Clemson has a new Standard in Basketball

PROVIDENCE, R.I. — While Clemson was getting set to watch Sunday’s Selection Show on CBS, center Viktor Lakhin could not stop smiling.

He was smiling from ear-to-ear, while laughing and joking around with his teammates.

This is why he came to Clemson. He wanted to play in the NCAA Tournament. The same could be said for guard Jaeden Zackery.

Both transferred to Clemson last spring after watching the Tigers march on to the Elite Eight of the NCAA Tournament, while they watched from their couches at home.

“It was fun. Those guys were happy to be in that moment,” graduate Chase Hunter said. “It was just a lot of laughs and just joking. They are going to be ready to play.”

To watch Lakhin and Zackery light up the way they did this past Sunday, shows how much playing in the NCAA Tournament means to a veteran player.

“The older guys understand it more than the younger guys, who clearly don’t,” Clemson head coach Brad Brownell said.

Brownell’s point is Clemson has not won, historically, like the Tigers have done over the last three seasons. Clemson posted 23 wins in 2023, 24 wins in 2024 and a school-record 27 wins heading into the NCAA Tournament on Thursday.

“Del Jones is on a team that wins the most games in Clemson history. This isn’t the norm every year that you are going to win 27 games,” Brownell said. “Guys that have been through the wars over the years, appreciate it because they do know how hard it is and how hard they have worked.
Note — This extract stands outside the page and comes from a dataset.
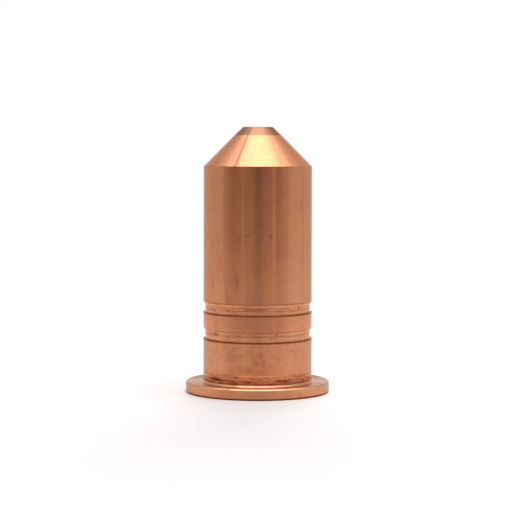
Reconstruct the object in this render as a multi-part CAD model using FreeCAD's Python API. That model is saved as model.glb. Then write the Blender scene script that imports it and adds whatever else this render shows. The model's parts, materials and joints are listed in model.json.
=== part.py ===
import FreeCAD, Part
import math
import os

# Long-body plasma torch nozzle, turned from one copper bar. Sizes are in millimetres.
# The origin is the centre of the flange's underside. Z is the turning axis and points at the tip.

# Barrel, from the underside of the flange to the tip face
OVERALL_LENGTH = 34.1
BARREL_DIAMETER = 14.0
SHOULDER_BREAK = 0.06  # where the barrel meets the nose

# Flange, which the torch's retaining cap clamps against the head
FLANGE_THICKNESS = 1.4
FLANGE_PROJECTION = 2.25  # out of the barrel, on the radius
FLANGE_EDGE_RADIUS = 0.15

# Root land, the stretch above the flange that only has the roughing cut
ROOT_LAND_LENGTH = 1.35
ROOT_LAND_STEP = 0.03  # left on the radius
ROOT_FILLET_RADIUS = 0.18

# Two shallow ring grooves with a ring of full diameter between them.
# Each has a square lower wall, a straight floor and a ramp back up to the barrel.
LOWER_LAND_LENGTH = 5.53  # from the flange to the lower groove
RING_WIDTH = 2.07
GROOVE_DEPTH = 0.25
LOWER_FLOOR_WIDTH = 1.13
LOWER_RAMP_LENGTH = 0.2
UPPER_FLOOR_WIDTH = 1.0
UPPER_RAMP_LENGTH = 0.46

# Nose cone with a slightly blunter bevel round the tip face
NOSE_LENGTH = 5.02
TIP_FACE_DIAMETER = 3.86
TIP_BEVEL_LENGTH = 1.1
TIP_BEVEL_HALF_ANGLE = 46.7  # degrees from the axis

# Inside, from the mouth in the flange to the arc orifice in the tip
WALL_THICKNESS = 2.2  # barrel wall around the electrode bore
GAS_RING_LEDGE = 0.8  # step from the gas ring's seat in to the electrode bore
GAS_RING_SEAT_DEPTH = 2.5
MOUTH_CHAMFER = 0.4
BORE_CHAMFER = 0.3
CHAMBER_HALF_ANGLE = 45.0  # degrees from the axis
ORIFICE_DIAMETER = 1.8
ORIFICE_LENGTH = 3.7
ORIFICE_CHAMFER = 0.12

# Worked out from the sizes above
BARREL_RADIUS = BARREL_DIAMETER / 2
FLANGE_RADIUS = BARREL_RADIUS + FLANGE_PROJECTION
ROOT_RADIUS = BARREL_RADIUS + ROOT_LAND_STEP
ROOT_TOP = FLANGE_THICKNESS + ROOT_LAND_LENGTH
SHOULDER = OVERALL_LENGTH - NOSE_LENGTH
TIP_RADIUS = TIP_FACE_DIAMETER / 2
BEVEL_RADIUS = TIP_RADIUS + TIP_BEVEL_LENGTH * math.tan(math.radians(TIP_BEVEL_HALF_ANGLE))
LOWER_GROOVE = FLANGE_THICKNESS + LOWER_LAND_LENGTH
UPPER_GROOVE = LOWER_GROOVE + LOWER_FLOOR_WIDTH + LOWER_RAMP_LENGTH + RING_WIDTH
BORE_RADIUS = BARREL_RADIUS - WALL_THICKNESS
GAS_RING_RADIUS = BORE_RADIUS + GAS_RING_LEDGE
ORIFICE_RADIUS = ORIFICE_DIAMETER / 2
CHAMBER_TOP = OVERALL_LENGTH - ORIFICE_LENGTH
CHAMBER_LENGTH = (BORE_RADIUS - ORIFICE_RADIUS) / math.tan(math.radians(CHAMBER_HALF_ANGLE))
CHAMBER_BOTTOM = CHAMBER_TOP - CHAMBER_LENGTH

AXIS = FreeCAD.Vector(0, 0, 1)
ORIGIN = FreeCAD.Vector(0, 0, 0)
CUT_OVERRUN = 1.0  # how far a cutting tool stands clear of the surface it enters
SAME_PLACE = 1e-6


def turned(half_section):
    """Revolve a closed half section, given as (radius, height) corners, about the turning axis."""
    corners = [FreeCAD.Vector(radius, 0, height) for radius, height in half_section]
    outline = Part.makePolygon(corners + corners[:1])
    return Part.Face(outline).revolve(ORIGIN, AXIS, 360)


def rims(solid, *places):
    """The circular edges of a turned solid at each (radius, height) given."""
    return [
        edge
        for radius, height in places
        for edge in solid.Edges
        if isinstance(edge.Curve, Part.Circle)
        and abs(edge.Curve.Radius - radius) < SAME_PLACE
        and abs(edge.Curve.Center.z - height) < SAME_PLACE
    ]


def blank():
    """The outside as it leaves the roughing and facing cuts: flange, barrel and nose, edges broken."""
    body = turned(
        [
            (0, 0),
            (FLANGE_RADIUS, 0),
            (FLANGE_RADIUS, FLANGE_THICKNESS),
            (ROOT_RADIUS, FLANGE_THICKNESS),
            (ROOT_RADIUS, ROOT_TOP),
            (BARREL_RADIUS, ROOT_TOP),
            (BARREL_RADIUS, SHOULDER),
            (BEVEL_RADIUS, OVERALL_LENGTH - TIP_BEVEL_LENGTH),
            (TIP_RADIUS, OVERALL_LENGTH),
            (0, OVERALL_LENGTH),
        ]
    )
    flange_edges = rims(body, (FLANGE_RADIUS, 0), (FLANGE_RADIUS, FLANGE_THICKNESS))
    body = body.makeFillet(FLANGE_EDGE_RADIUS, flange_edges)
    body = body.makeFillet(ROOT_FILLET_RADIUS, rims(body, (ROOT_RADIUS, FLANGE_THICKNESS)))
    return body.makeFillet(SHOULDER_BREAK, rims(body, (BARREL_RADIUS, SHOULDER)))


def groove_tool(bottom, floor_width, ramp_length):
    """The ring that the grooving tool removes: square below, ramped above."""
    floor_radius = BARREL_RADIUS - GROOVE_DEPTH
    clear_radius = BARREL_RADIUS + CUT_OVERRUN
    floor_top = bottom + floor_width
    ramp_top = floor_top + ramp_length
    return turned(
        [
            (floor_radius, bottom),
            (clear_radius, bottom),
            (clear_radius, ramp_top),
            (BARREL_RADIUS, ramp_top),
            (floor_radius, floor_top),
        ]
    )


def bore_tool():
    """The hollow: gas ring seat, electrode bore, converging arc chamber and orifice."""
    return turned(
        [
            (0, -CUT_OVERRUN),
            (GAS_RING_RADIUS, -CUT_OVERRUN),
            (GAS_RING_RADIUS, GAS_RING_SEAT_DEPTH),
            (BORE_RADIUS, GAS_RING_SEAT_DEPTH),
            (BORE_RADIUS, CHAMBER_BOTTOM),
            (ORIFICE_RADIUS, CHAMBER_TOP),
            (ORIFICE_RADIUS, OVERALL_LENGTH + CUT_OVERRUN),
            (0, OVERALL_LENGTH + CUT_OVERRUN),
        ]
    )


def nozzle():
    """The finished nozzle."""
    body = blank()
    body = body.cut(groove_tool(LOWER_GROOVE, LOWER_FLOOR_WIDTH, LOWER_RAMP_LENGTH))
    body = body.cut(groove_tool(UPPER_GROOVE, UPPER_FLOOR_WIDTH, UPPER_RAMP_LENGTH))
    body = body.cut(bore_tool())
    body = body.makeChamfer(MOUTH_CHAMFER, rims(body, (GAS_RING_RADIUS, 0)))
    body = body.makeChamfer(BORE_CHAMFER, rims(body, (BORE_RADIUS, GAS_RING_SEAT_DEPTH)))
    return body.makeChamfer(ORIFICE_CHAMFER, rims(body, (ORIFICE_RADIUS, OVERALL_LENGTH)))


def main():
    """Write the nozzle as one STEP file."""
    os.makedirs("parts", exist_ok=True)
    solid = nozzle().Solids[0]
    solid.exportStep("parts/nozzle.step")
    print(f"nozzle: {solid.Volume:.1f} mm3, valid {solid.isValid()}, {len(solid.Faces)} faces")


main()
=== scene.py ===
"""A long-body plasma torch nozzle in bare turned copper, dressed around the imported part.

Lengths are in millimetres until a mesh, a light or the camera is placed, which are in metres.
"""

import enum
import json
import logging
import math
from dataclasses import dataclass, field
from functools import partial

import bpy
from mathutils import Euler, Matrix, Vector


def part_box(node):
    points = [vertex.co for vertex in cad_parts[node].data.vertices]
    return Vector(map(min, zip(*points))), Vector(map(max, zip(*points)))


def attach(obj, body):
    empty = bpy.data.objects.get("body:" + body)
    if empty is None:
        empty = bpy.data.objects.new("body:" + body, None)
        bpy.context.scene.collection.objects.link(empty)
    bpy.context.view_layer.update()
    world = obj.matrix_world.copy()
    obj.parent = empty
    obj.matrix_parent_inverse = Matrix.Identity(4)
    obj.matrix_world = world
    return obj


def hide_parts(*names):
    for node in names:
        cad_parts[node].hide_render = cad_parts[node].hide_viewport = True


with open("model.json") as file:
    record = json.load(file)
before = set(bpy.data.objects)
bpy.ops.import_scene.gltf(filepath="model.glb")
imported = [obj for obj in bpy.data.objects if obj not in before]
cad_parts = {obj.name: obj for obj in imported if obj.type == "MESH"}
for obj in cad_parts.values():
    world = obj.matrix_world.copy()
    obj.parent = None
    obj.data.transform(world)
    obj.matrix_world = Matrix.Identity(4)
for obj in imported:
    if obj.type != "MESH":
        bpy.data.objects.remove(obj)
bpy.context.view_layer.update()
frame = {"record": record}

MM = 0.001
NODE = "nozzle"
QUARTER_TURN = 0.25  # as the shader counts it, in whole turns
NOISE_MIDDLE = (0.5, 0.5, 0.5)

# The mesh's own layers: each face's finish; how dark an even film and painted shade lie, or below 0 how pale
# wear and painted highlights make it; and how far it is stained in patches
ZONE = "zone"
GRIME_AND_PAINTED_LIGHT = "grime"
STAIN = "stain"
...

“As you get older and your role and the program becomes bigger there is a responsibility you fill, especially with our recent success to keep producing for the program.”

As the fifth-seeded Tigers get set for Thursday’s first-round game against No. 12 McNeese State in the Midwest Regional, Brownell knows Hunter, along with forward Ian Schieffelin will be leading the team on and off the floor, hoping this year can match the run the Tigers went on last year.

“I think you see that in Chase and Ian, and I am really proud of those guys for that because that is not easy,” Brownell said. “I kind of told them at the beginning of the year. ‘You were a huge part of our Elite Eight team, but there are a lot of people when they think of the Elite Eight, they think of P.J. Hall first, right? P.J. earned that, he gave us four great years of playing hurt a lot, with a competitive spirit, a will to win and fighting for our program. Now as seniors, this is your legacy team.’

“And those guys have left a hell of a legacy with 27 wins. Obviously, they want to do what we did in the tournament last year because of how fun it was. Those are life-long memories that those guys have, and they would like to do it with these guys too.”